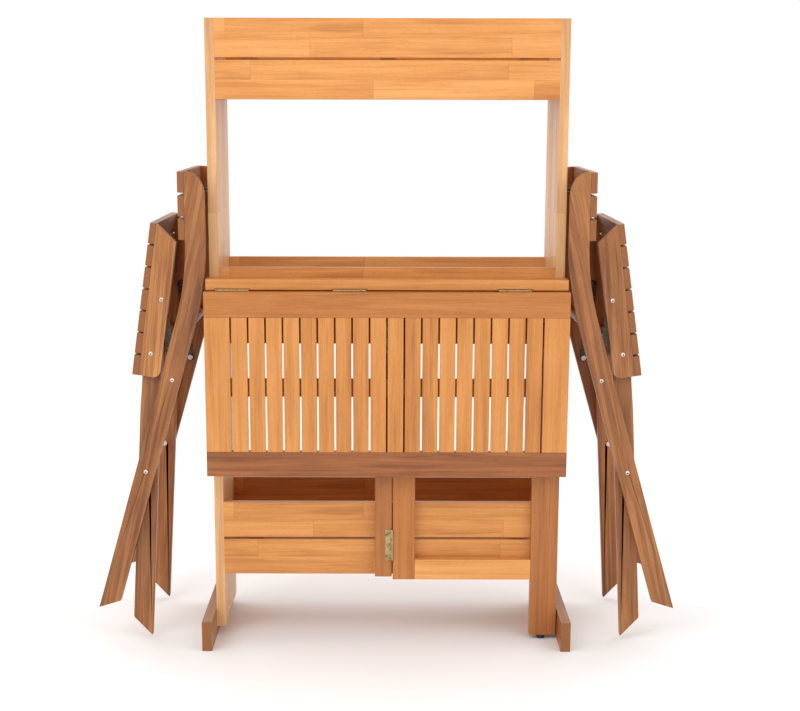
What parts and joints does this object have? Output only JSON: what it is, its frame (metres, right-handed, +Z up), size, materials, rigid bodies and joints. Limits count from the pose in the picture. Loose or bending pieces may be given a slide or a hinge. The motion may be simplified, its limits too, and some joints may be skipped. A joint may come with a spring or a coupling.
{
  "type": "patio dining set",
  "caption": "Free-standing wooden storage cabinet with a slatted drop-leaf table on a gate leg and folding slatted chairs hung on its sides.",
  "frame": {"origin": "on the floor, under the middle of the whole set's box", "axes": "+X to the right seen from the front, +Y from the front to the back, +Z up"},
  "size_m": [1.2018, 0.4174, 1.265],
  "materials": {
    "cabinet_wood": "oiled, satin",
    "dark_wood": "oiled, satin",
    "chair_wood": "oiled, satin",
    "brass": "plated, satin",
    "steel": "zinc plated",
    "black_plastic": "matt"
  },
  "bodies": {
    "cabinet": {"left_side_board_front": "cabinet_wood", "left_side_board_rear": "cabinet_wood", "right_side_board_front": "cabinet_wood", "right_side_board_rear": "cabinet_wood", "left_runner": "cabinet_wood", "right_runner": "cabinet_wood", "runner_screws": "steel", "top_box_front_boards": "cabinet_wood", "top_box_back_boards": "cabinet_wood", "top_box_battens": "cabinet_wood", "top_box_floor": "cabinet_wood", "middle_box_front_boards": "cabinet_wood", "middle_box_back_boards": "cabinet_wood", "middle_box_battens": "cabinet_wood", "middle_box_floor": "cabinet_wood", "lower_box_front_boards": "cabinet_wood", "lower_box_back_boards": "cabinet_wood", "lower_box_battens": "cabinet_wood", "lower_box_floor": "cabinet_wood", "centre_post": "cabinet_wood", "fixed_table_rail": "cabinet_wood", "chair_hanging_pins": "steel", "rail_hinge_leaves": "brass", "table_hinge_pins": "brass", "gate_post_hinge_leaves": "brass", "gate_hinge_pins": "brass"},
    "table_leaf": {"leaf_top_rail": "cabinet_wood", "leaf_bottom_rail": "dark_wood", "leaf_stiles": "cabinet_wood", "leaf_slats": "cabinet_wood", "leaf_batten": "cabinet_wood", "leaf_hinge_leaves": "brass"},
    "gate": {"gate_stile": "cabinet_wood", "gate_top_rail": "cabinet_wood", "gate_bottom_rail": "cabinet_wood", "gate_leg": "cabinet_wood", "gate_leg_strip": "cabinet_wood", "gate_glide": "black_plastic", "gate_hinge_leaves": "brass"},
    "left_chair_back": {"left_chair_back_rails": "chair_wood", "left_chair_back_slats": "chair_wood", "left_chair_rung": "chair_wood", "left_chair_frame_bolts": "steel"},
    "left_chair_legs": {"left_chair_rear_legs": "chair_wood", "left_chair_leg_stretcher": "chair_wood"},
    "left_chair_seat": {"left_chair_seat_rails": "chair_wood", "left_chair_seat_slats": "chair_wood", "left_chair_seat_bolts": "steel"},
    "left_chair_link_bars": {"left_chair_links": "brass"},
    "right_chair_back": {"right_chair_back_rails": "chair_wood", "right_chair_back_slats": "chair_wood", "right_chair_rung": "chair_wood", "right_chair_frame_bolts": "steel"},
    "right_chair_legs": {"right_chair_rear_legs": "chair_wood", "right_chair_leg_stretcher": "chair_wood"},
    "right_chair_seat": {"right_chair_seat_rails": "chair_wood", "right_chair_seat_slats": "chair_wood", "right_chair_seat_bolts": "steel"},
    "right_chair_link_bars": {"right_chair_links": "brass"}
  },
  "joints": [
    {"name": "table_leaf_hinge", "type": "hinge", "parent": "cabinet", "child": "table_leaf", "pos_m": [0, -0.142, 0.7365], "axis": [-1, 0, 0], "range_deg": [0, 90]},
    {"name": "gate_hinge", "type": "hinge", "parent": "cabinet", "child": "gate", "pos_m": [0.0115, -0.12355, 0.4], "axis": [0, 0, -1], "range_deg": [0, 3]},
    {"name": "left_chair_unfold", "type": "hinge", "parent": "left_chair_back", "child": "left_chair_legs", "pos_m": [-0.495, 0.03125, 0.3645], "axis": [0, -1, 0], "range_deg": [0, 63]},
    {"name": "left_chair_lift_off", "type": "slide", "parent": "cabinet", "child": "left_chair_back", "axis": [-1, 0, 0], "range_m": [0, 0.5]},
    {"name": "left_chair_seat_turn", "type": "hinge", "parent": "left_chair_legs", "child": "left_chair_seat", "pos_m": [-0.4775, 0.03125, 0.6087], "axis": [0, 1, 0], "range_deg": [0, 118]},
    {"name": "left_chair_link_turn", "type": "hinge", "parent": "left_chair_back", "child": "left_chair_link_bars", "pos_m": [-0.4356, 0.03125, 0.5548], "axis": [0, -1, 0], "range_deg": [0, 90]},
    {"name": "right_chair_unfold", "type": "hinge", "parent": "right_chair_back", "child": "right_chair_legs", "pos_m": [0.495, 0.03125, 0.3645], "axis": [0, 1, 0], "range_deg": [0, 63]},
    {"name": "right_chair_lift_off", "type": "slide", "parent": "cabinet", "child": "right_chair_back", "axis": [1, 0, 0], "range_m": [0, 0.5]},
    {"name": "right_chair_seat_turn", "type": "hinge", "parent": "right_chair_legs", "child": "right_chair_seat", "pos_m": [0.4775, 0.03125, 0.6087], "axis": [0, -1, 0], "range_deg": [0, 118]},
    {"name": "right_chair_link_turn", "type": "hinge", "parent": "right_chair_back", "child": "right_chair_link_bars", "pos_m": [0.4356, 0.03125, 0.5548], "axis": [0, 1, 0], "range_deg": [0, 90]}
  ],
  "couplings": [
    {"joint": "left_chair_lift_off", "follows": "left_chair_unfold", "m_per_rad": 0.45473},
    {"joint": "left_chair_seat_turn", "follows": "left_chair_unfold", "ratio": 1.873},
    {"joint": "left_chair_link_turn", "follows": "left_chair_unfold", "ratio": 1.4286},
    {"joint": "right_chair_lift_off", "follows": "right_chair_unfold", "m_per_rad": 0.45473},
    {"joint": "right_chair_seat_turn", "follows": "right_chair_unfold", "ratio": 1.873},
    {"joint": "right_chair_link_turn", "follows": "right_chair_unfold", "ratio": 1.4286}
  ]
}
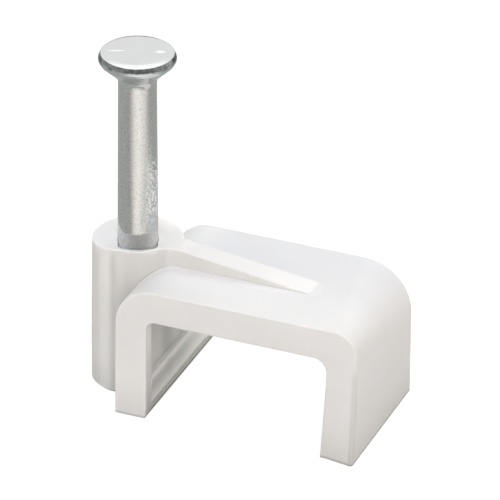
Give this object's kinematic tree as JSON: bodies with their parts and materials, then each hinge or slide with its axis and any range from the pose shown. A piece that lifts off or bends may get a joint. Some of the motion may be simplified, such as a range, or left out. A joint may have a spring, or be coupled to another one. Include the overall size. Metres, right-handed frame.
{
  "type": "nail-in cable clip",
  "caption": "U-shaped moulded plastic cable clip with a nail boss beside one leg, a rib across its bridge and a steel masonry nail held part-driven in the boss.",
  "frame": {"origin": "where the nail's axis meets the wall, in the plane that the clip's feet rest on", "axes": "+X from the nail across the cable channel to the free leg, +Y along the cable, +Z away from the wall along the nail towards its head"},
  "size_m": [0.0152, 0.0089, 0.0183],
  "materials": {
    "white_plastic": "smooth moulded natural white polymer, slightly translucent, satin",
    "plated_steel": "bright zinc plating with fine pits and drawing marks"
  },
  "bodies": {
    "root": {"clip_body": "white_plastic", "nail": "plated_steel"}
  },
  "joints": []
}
##############################
● **Written instruction**: Write down all the entries again without a single difference.

● **Answer to this exercise**:
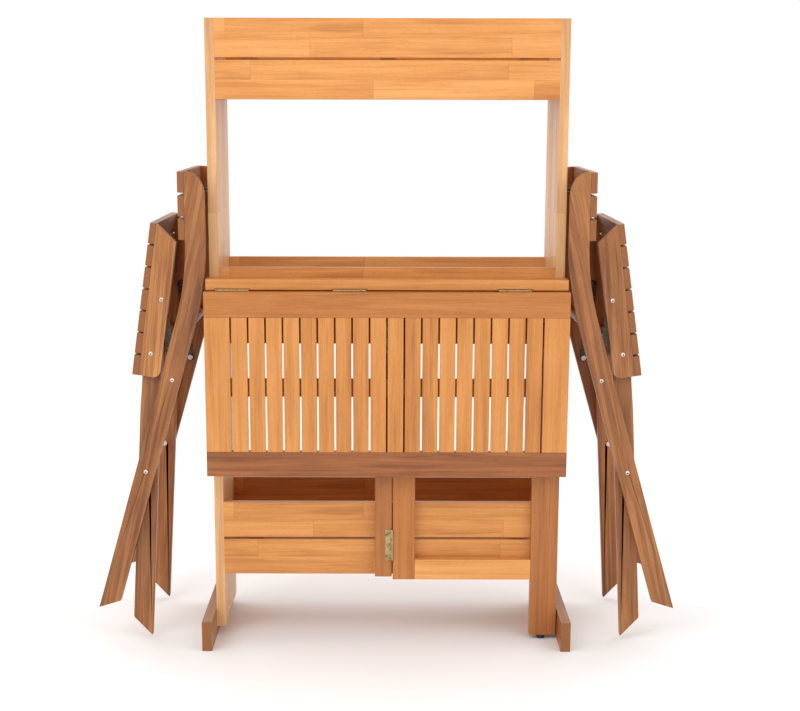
What parts and joints does this object have? Output only JSON: what it is, its frame (metres, right-handed, +Z up), size, materials, rigid bodies and joints. Limits count from the pose in the picture. Loose or bending pieces may be given a slide or a hinge. The motion may be simplified, its limits too, and some joints may be skipped. A joint may come with a spring or a coupling.
{
  "type": "patio dining set",
  "caption": "Free-standing wooden storage cabinet with a slatted drop-leaf table on a gate leg and folding slatted chairs hung on its sides.",
  "frame": {"origin": "on the floor, under the middle of the whole set's box", "axes": "+X to the right seen from the front, +Y from the front to the back, +Z up"},
  "size_m": [1.2018, 0.4174, 1.265],
  "materials": {
    "cabinet_wood": "oiled, satin",
    "dark_wood": "oiled, satin",
    "chair_wood": "oiled, satin",
    "brass": "plated, satin",
    "steel": "zinc plated",
    "black_plastic": "matt"
  },
  "bodies": {
    "cabinet": {"left_side_board_front": "cabinet_wood", "left_side_board_rear": "cabinet_wood", "right_side_board_front": "cabinet_wood", "right_side_board_rear": "cabinet_wood", "left_runner": "cabinet_wood", "right_runner": "cabinet_wood", "runner_screws": "steel", "top_box_front_boards": "cabinet_wood", "top_box_back_boards": "cabinet_wood", "top_box_battens": "cabinet_wood", "top_box_floor": "cabinet_wood", "middle_box_front_boards": "cabinet_wood", "middle_box_back_boards": "cabinet_wood", "middle_box_battens": "cabinet_wood", "middle_box_floor": "cabinet_wood", "lower_box_front_boards": "cabinet_wood", "lower_box_back_boards": "cabinet_wood", "lower_box_battens": "cabinet_wood", "lower_box_floor": "cabinet_wood", "centre_post": "cabinet_wood", "fixed_table_rail": "cabinet_wood", "chair_hanging_pins": "steel", "rail_hinge_leaves": "brass", "table_hinge_pins": "brass", "gate_post_hinge_leaves": "brass", "gate_hinge_pins": "brass"},
    "table_leaf": {"leaf_top_rail": "cabinet_wood", "leaf_bottom_rail": "dark_wood", "leaf_stiles": "cabinet_wood", "leaf_slats": "cabinet_wood", "leaf_batten": "cabinet_wood", "leaf_hinge_leaves": "brass"},
    "gate": {"gate_stile": "cabinet_wood", "gate_top_rail": "cabinet_wood", "gate_bottom_rail": "cabinet_wood", "gate_leg": "cabinet_wood", "gate_leg_strip": "cabinet_wood", "gate_glide": "black_plastic", "gate_hinge_leaves": "brass"},
    "left_chair_back": {"left_chair_back_rails": "chair_wood", "left_chair_back_slats": "chair_wood", "left_chair_rung": "chair_wood", "left_chair_frame_bolts": "steel"},
    "left_chair_legs": {"left_chair_rear_legs": "chair_wood", "left_chair_leg_stretcher": "chair_wood"},
    "left_chair_seat": {"left_chair_seat_rails": "chair_wood", "left_chair_seat_slats": "chair_wood", "left_chair_seat_bolts": "steel"},
    "left_chair_link_bars": {"left_chair_links": "brass"},
    "right_chair_back": {"right_chair_back_rails": "chair_wood", "right_chair_back_slats": "chair_wood", "right_chair_rung": "chair_wood", "right_chair_frame_bolts": "steel"},
    "right_chair_legs": {"right_chair_rear_legs": "chair_wood", "right_chair_leg_stretcher": "chair_wood"},
    "right_chair_seat": {"right_chair_seat_rails": "chair_wood", "right_chair_seat_slats": "chair_wood", "right_chair_seat_bolts": "steel"},
    "right_chair_link_bars": {"right_chair_links": "brass"}
  },
  "joints": [
    {"name": "table_leaf_hinge", "type": "hinge", "parent": "cabinet", "child": "table_leaf", "pos_m": [0, -0.142, 0.7365], "axis": [-1, 0, 0], "range_deg": [0, 90]},
    {"name": "gate_hinge", "type": "hinge", "parent": "cabinet", "child": "gate", "pos_m": [0.0115, -0.12355, 0.4], "axis": [0, 0, -1], "range_deg": [0, 3]},
    {"name": "left_chair_unfold", "type": "hinge", "parent": "left_chair_back", "child": "left_chair_legs", "pos_m": [-0.495, 0.03125, 0.3645], "axis": [0, -1, 0], "range_deg": [0, 63]},
    {"name": "left_chair_lift_off", "type": "slide", "parent": "cabinet", "child": "left_chair_back", "axis": [-1, 0, 0], "range_m": [0, 0.5]},
    {"name": "left_chair_seat_turn", "type": "hinge", "parent": "left_chair_legs", "child": "left_chair_seat", "pos_m": [-0.4775, 0.03125, 0.6087], "axis": [0, 1, 0], "range_deg": [0, 118]},
    {"name": "left_chair_link_turn", "type": "hinge", "parent": "left_chair_back", "child": "left_chair_link_bars", "pos_m": [-0.4356, 0.03125, 0.5548], "axis": [0, -1, 0], "range_deg": [0, 90]},
    {"name": "right_chair_unfold", "type": "hinge", "parent": "right_chair_back", "child": "right_chair_legs", "pos_m": [0.495, 0.03125, 0.3645], "axis": [0, 1, 0], "range_deg": [0, 63]},
    {"name": "right_chair_lift_off", "type": "slide", "parent": "cabinet", "child": "right_chair_back", "axis": [1, 0, 0], "range_m": [0, 0.5]},
    {"name": "right_chair_seat_turn", "type": "hinge", "parent": "right_chair_legs", "child": "right_chair_seat", "pos_m": [0.4775, 0.03125, 0.6087], "axis": [0, -1, 0], "range_deg": [0, 118]},
    {"name": "right_chair_link_turn", "type": "hinge", "parent": "right_chair_back", "child": "right_chair_link_bars", "pos_m": [0.4356, 0.03125, 0.5548], "axis": [0, 1, 0], "range_deg": [0, 90]}
  ],
  "couplings": [
    {"joint": "left_chair_lift_off", "follows": "left_chair_unfold", "m_per_rad": 0.45473},
    {"joint": "left_chair_seat_turn", "follows": "left_chair_unfold", "ratio": 1.873},
    {"joint": "left_chair_link_turn", "follows": "left_chair_unfold", "ratio": 1.4286},
    {"joint": "right_chair_lift_off", "follows": "right_chair_unfold", "m_per_rad": 0.45473},
    {"joint": "right_chair_seat_turn", "follows": "right_chair_unfold", "ratio": 1.873},
    {"joint": "right_chair_link_turn", "follows": "right_chair_unfold", "ratio": 1.4286}
  ]
}
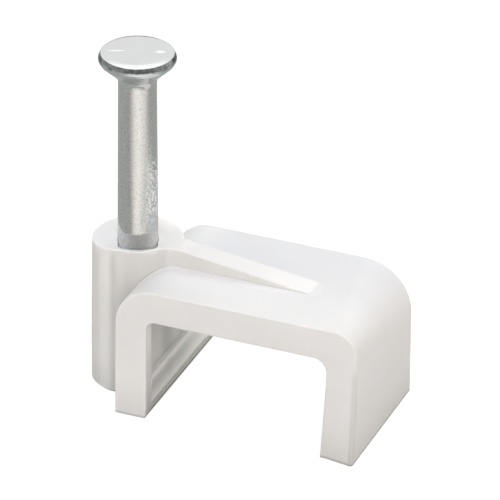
Give this object's kinematic tree as JSON: bodies with their parts and materials, then each hinge or slide with its axis and any range from the pose shown. A piece that lifts off or bends may get a joint. Some of the motion may be simplified, such as a range, or left out. A joint may have a spring, or be coupled to another one. Include the overall size. Metres, right-handed frame.
{
  "type": "nail-in cable clip",
  "caption": "U-shaped moulded plastic cable clip with a nail boss beside one leg, a rib across its bridge and a steel masonry nail held part-driven in the boss.",
  "frame": {"origin": "where the nail's axis meets the wall, in the plane that the clip's feet rest on", "axes": "+X from the nail across the cable channel to the free leg, +Y along the cable, +Z away from the wall along the nail towards its head"},
  "size_m": [0.0152, 0.0089, 0.0183],
  "materials": {
    "white_plastic": "smooth moulded natural white polymer, slightly translucent, satin",
    "plated_steel": "bright zinc plating with fine pits and drawing marks"
  },
  "bodies": {
    "root": {"clip_body": "white_plastic", "nail": "plated_steel"}
  },
  "joints": []
}